Playground equipment at Saxe Middle School. Photo published with permission from its owner
When playground equipment was purchased a dozen years ago for Saxe Middle School with about $125,000 in privately raised funds, many in town debated whether the gear would be used by the students there at all, Principal Greg Macedo said Wednesday night.
Yet today, it sees regular use not only among fifth- and sixth-graders, according to Macedo, but also from seventh- and eighth-graders.
That’s partly for reasons of status—the older kids like to run out and get on the playground equipment first—and partly because students rotate from there during outdoor recess to a playing field and on to a game of tag, Macedo told members of the Town Council at their regular meeting.
“Remember now we are talking about middle-schoolers, so ‘free play’ in their mind is socialization—before maybe physical education, or even recreation,” Macedo said at the meeting, held in Town Hall. “So oftentimes you will see students climb the equipment and then want to stay there to socialize.”
The comments came during an opening round of budget discussions between the Board of Education and Town Council, the elected body that has final say over next fiscal year’s municipal spending plan.

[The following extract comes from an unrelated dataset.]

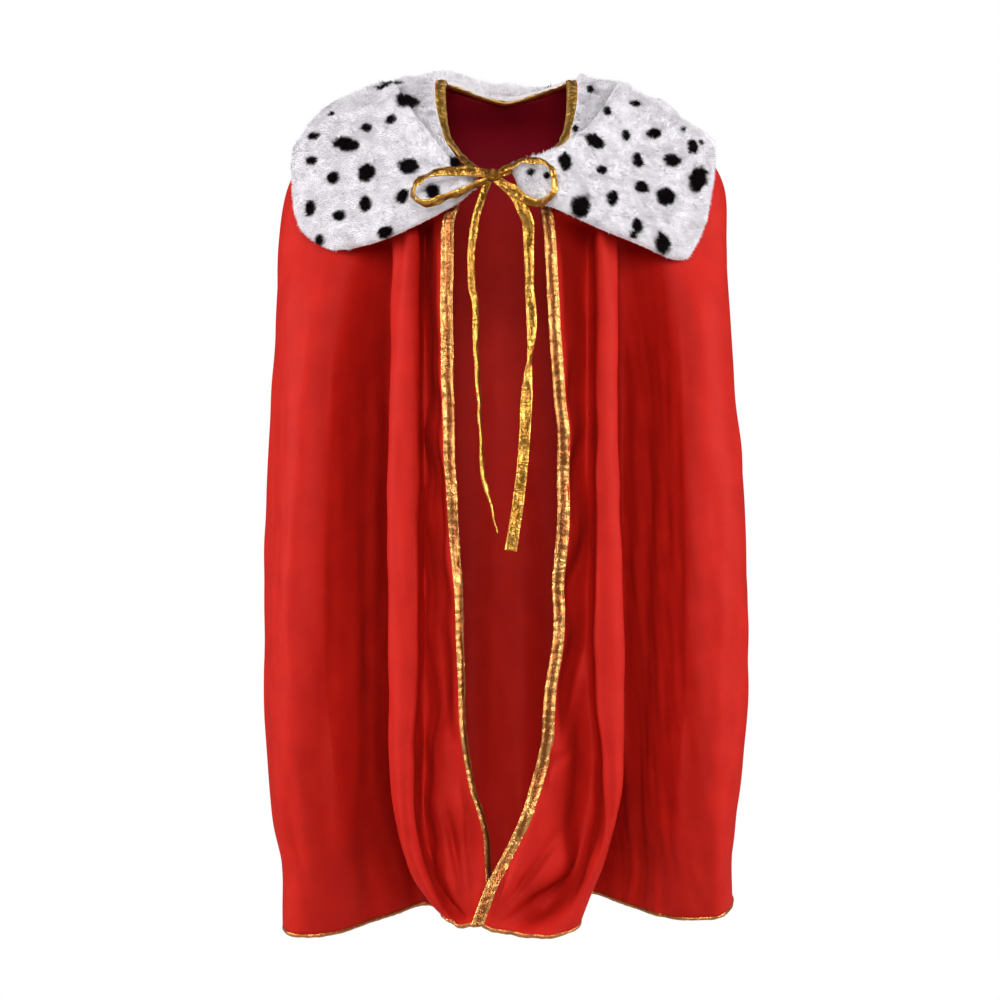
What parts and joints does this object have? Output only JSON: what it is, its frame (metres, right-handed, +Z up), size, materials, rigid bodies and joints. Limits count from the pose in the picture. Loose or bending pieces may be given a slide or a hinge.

The district’s request for $200,000 for new playground equipment at Saxe in its proposed capital spending for fiscal year 2018 survived the Board of Finance, which recommended that it go to bonding.
Overall, the Board of Ed had asked for about $4 million in capital spending for next fiscal year—41 percent has been cut so far, including $53,000 in district-wide engineering services, $220,000 total for corridor ventilation at Saxe, East and West, $26,500 for classroom outdoor air dampers at East and $120,000 for sound system at the NCHS auditorium. The major capital budget reductions came from special projects involving propane tanks ($819,150) and energy conservation ($300,000).
Councilman John Engel asked for Macedo to gauge the importance of the playground equipment at Saxe.
“Is it important to replace?” Engel said. “I know it’s important that it be safe but it begs the question: Why do we have a playground at Saxe in the first place? Does it warrant spending $200,000 on it? Is it the most important use of $200,000 in a year where we are needing to repair and replace and upgrade our high school track and sod fields and do so many other things? It feels like a nice to have, not a need to have.”
Macedo said that the playground equipment not only gets use but also fits into a larger “free play” approach at the school.
“It’s nice to see kids maintaining their childhood,” Macedo said. “About half of the middle schools in Connecticut don’t offer an outdoor recess time. They force students into more of a silent sustained study hall or silent sustained reading period. It’s not anything that New Canaan has ever wanted to do or entertained.”
Town Council Vice Chairman Steve Karl said he had spoken to two mothers who “implored me to keep that amount of money for the playground.”
The women underscored that it’s not only used by students at recess but after school and on weekends by kids during lacrosse and soccer games and by residents of the neighborhood, Karl said.
“It really is a very, very useful playground,” he said.